Les Cinq Livres canoniques ou Grands Kings
Le
YI KING, Traduction de Charles de Harlez (1832-1899)
Extraits


Une édition électronique réalisée à partir du texte Les Cinq Livres canoniques ou Grands Kings, Le YI KING. 1. Traduction de Charles de HARLEZ (1832-1899), extraite de Le Livre des mutations, éditions Denoël, Paris, 1959. — 2. Quatre articles de Ch. de HARLEZ sur le Yi-king parus au Journal Asiatique (1887-1891-1893-1896), Bibliothèque Gallica. Une édition numérique réalisée par Pierre Palpant, bénévole, Paris.

EXTRAIT

Le Yi-king. Sa nature et son interprétation.

 

… Si mon ouvrage a reçu l’approbation complète de sinologues des plus distingués, il n’a pas été parfaitement compris de tous les savants, et cela, je le reconnais bien volontiers, un peu par ma faute. Il est vrai que pour en bien saisir la portée, il faut être non seulement spécialiste, mais encore tout particulièrement versé dans l’étude du Yi-king et de la littérature ; mais cela n’explique pas tout. On comprend qu’en voyant une introduction aussi longue précéder la version, on ait dû croire que mon système était compliqué et demandait des preuves nombreuses, difficiles à fournir. En y lisant que j’avais écarté du texte tout ce qui était d’art augural, on devait naturellement penser que j’y avais fait des coupures assez nombreuses, que je l’avais plus ou moins remanié.

Or c’est le contraire qui est vrai ; je n’y ai rien, absolument rien retranché ; je ne l’ai changé en rien ; je n’ai ajouté ni supprimé aucun mot. Mon texte est exactement le même que celui de MM. Legge, Macklatchie et Philastre, et ce texte je l’ai traduit comme l’aurait fait tout savant chinois ou tout sinologue entre les mains duquel il serait tombé dépourvu de certains de ses commentaires qui en donnent une idée des plus fausses. Ce que j’en retranche, ce sont uniquement les interprétations extérieures.
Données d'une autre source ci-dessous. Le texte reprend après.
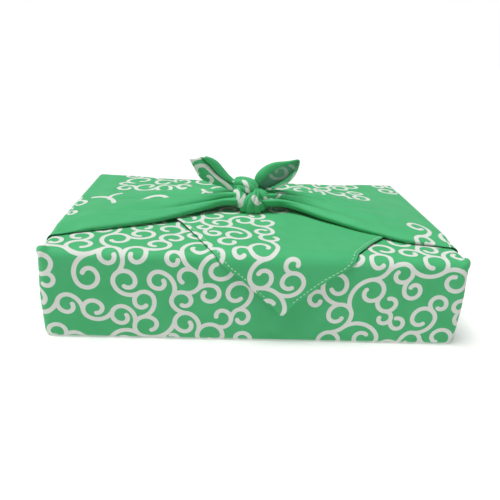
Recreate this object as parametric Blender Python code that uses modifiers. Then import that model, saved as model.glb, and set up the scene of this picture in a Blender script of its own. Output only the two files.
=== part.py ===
"""Furoshiki wrap: one square cloth folded round a box-shaped space and tied on top.

X runs along the long side, Y from front to back and Z up. The origin lies under
the middle of the wrap, on the surface it rests on. The whole cloth is one sheet:
its middle surface is laid out below and given its thickness at the end, then the
knot and the two ears are joined to it.
"""
import math
from collections import namedtuple

import bmesh
import bpy
from mathutils import Vector

MM = 0.001

# Driving dimensions of the wrap, in millimetres
WRAP_WIDTH = 326.0
WRAP_DEPTH = 209.2
CLOTH_THICKNESS = 1.2
CORNER_RADIUS = 7.0
FOOT_RADIUS = 4.0
FRONT_SHEET_LEVEL = 72.4
BACK_SHEET_LEVEL = 74.8
WING_LEVEL = 77.2
WING_FRONT_LEVEL = 74.3
WING_CLIMB = 24.0
FLAP_EDGE_RADIUS = 10.3
FLAP_LIFT_START = 30.0
FLAP_SETTLE = 0.5
FLAP_SETTLE_RATE = 1.6
CORNER_POINT = 3.4
CORNER_LIFT = 3.0

# Soft swelling of the walls and of the top, and how fast it changes along X and Y
WALL_SWELL = 1.0
WALL_SWELL_SPREAD = (47.0, 29.0)
WALL_SWELL_SHIFT = 1.1
WALL_SWELL_EVENNESS = 0.55
TOP_SWELL = 0.7
TOP_SWELL_SPREAD = (38.0, 33.0)
TOP_SWELL_SHIFT = 0.8

# Where the wings part from the front and the back sheet along the side edges
WING_FRONT = -76.0
WING_SLIT = 1.3
FRONT_SHEET_END = 82.0
FRONT_SHEET_INSET = 1.5

# How a wing fills out on its way to the knot
WING_SWELL = 5.0
WING_SWELL_START = 140.0
WING_SWELL_RUN = 120.0
WING_FRONT_SHARE = 0.13
BORDER_SHARE = 0.3
BORDER_LOSS = 0.75

# Middle of the gathered wing where it enters the knot
GATHER_HEIGHT = 85.0
GATHER_HALF_WIDTH = 12.0
GATHER_HALF_HEIGHT = 7.2
GATHER_START = 180.0
GATHER_TURN = 205.0
GATHER_RIPPLE = 0.045
GATHER_UNDER_TURNS = (275.0, 243.0, 211.0)
WING_END = 3.0
FOLD_UNDER = 13.0
FOLD_RADIUS = 1.6
BORDER_STRIP = 2.6

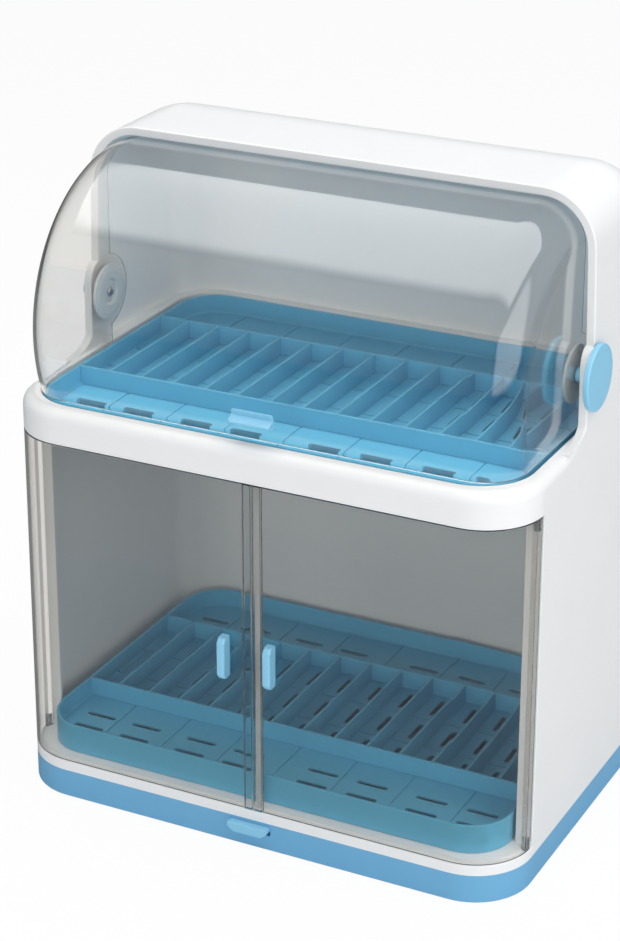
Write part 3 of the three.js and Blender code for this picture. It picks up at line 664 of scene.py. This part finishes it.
def hoodSurface(inset, frontShift=0.0, flatFront=None):
    # outer form moved in by inset. A section with two round corners is swept back along the top,
    # down a quarter round and down the back; the two side walls hang from its ends. The front
    # follows the ears, moved back by frontShift, or is straight at flatFront.
    h, c = hood, cabinet
    half = c["halfWidth"] - inset
    cornerRadius = c["rearRadius"] - inset
    cornerX = c["halfWidth"] - c["rearRadius"]
    cornerReach = h["rollRadius"] - c["rearRadius"]
    rollY = c["depth"] - h["rollRadius"]
    rollZ = h["top"] - h["rollRadius"]
    x, rho = roundedSection(cornerX, cornerRadius, cornerReach, 15, 20)
    # heights of the side walls' rows, closer together along the ear
    low, earTop, shoulderTop = h["low"], h["earTop"][0], h["earTop"][1]
    footHigh = h["earFoot"][1]
    sideTop = rollZ + cornerReach
    levels = np.concatenate([
        low + (footHigh - low) * (1 - np.cos(quarter(13))),
        np.linspace(footHigh, earTop, 6)[1:],
        earTop + (shoulderTop - earTop) * np.sin(quarter(13))[1:],
        np.linspace(shoulderTop, sideTop, 9)[1:],
    ])
    shares = (levels - low) / (sideTop - low)
    frontEdge = earFront(levels) + frontShift if flatFront is None else np.full(len(levels), flatFront)
    along = np.linspace(0.0, 1.0, 11)
    rollTurn = quarter(27)
    yTop = frontEdge[-1] + (rollY - frontEdge[-1]) * along
    straight = xyz(x, yTop[:, None], rollZ + rho)
    roll = xyz(x, rollY + rho * np.sin(rollTurn)[:, None], rollZ + rho * np.cos(rollTurn)[:, None])
    back = xyz(x, rollY + rho, (low + (rollZ - low) * shares[::-1])[:, None])
    sweep = np.concatenate([straight, roll[1:], back[1:]])
    wall = xyz(-half, frontEdge[:, None] + (rollY - frontEdge[:, None]) * along, levels[:, None])
    ceiling = rollZ + cornerReach * np.cos(rollTurn)
    underRoll = xyz(-half, rollY + cornerReach * np.sin(rollTurn), low + (ceiling - low) * shares[:, None])
    left = np.concatenate([wall, underRoll[:, 1:]], axis=1)
    right = left * np.array([-1.0, 1.0, 1.0])
    frontLine = np.concatenate([left[:, 0], sweep[0, 1:-1], right[::-1, 0]])
    bottomLine = np.concatenate([left[0], sweep[-1, 1:-1], right[0][::-1]])
    return {"grids": [sweep, left, right], "front": frontLine, "bottom": bottomLine}


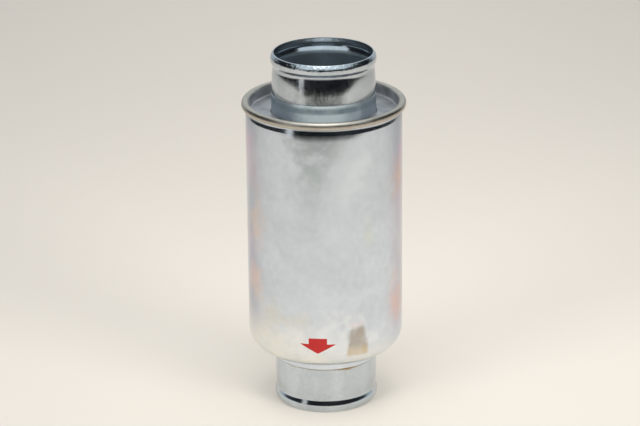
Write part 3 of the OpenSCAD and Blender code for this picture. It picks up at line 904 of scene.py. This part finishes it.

Quelques mots suffiront, je pense, pour en convaincre tout lecteur instruit, qu’il soit ou non spécialiste.

Qu’est-ce, d’abord, que le Yi-king, considéré matériellement ? Ouvrons-le et nous y verrons une suite de 64 chapitres composés d’un texte en double partie, portant en tête un titre formé d’un seul ou de deux mots.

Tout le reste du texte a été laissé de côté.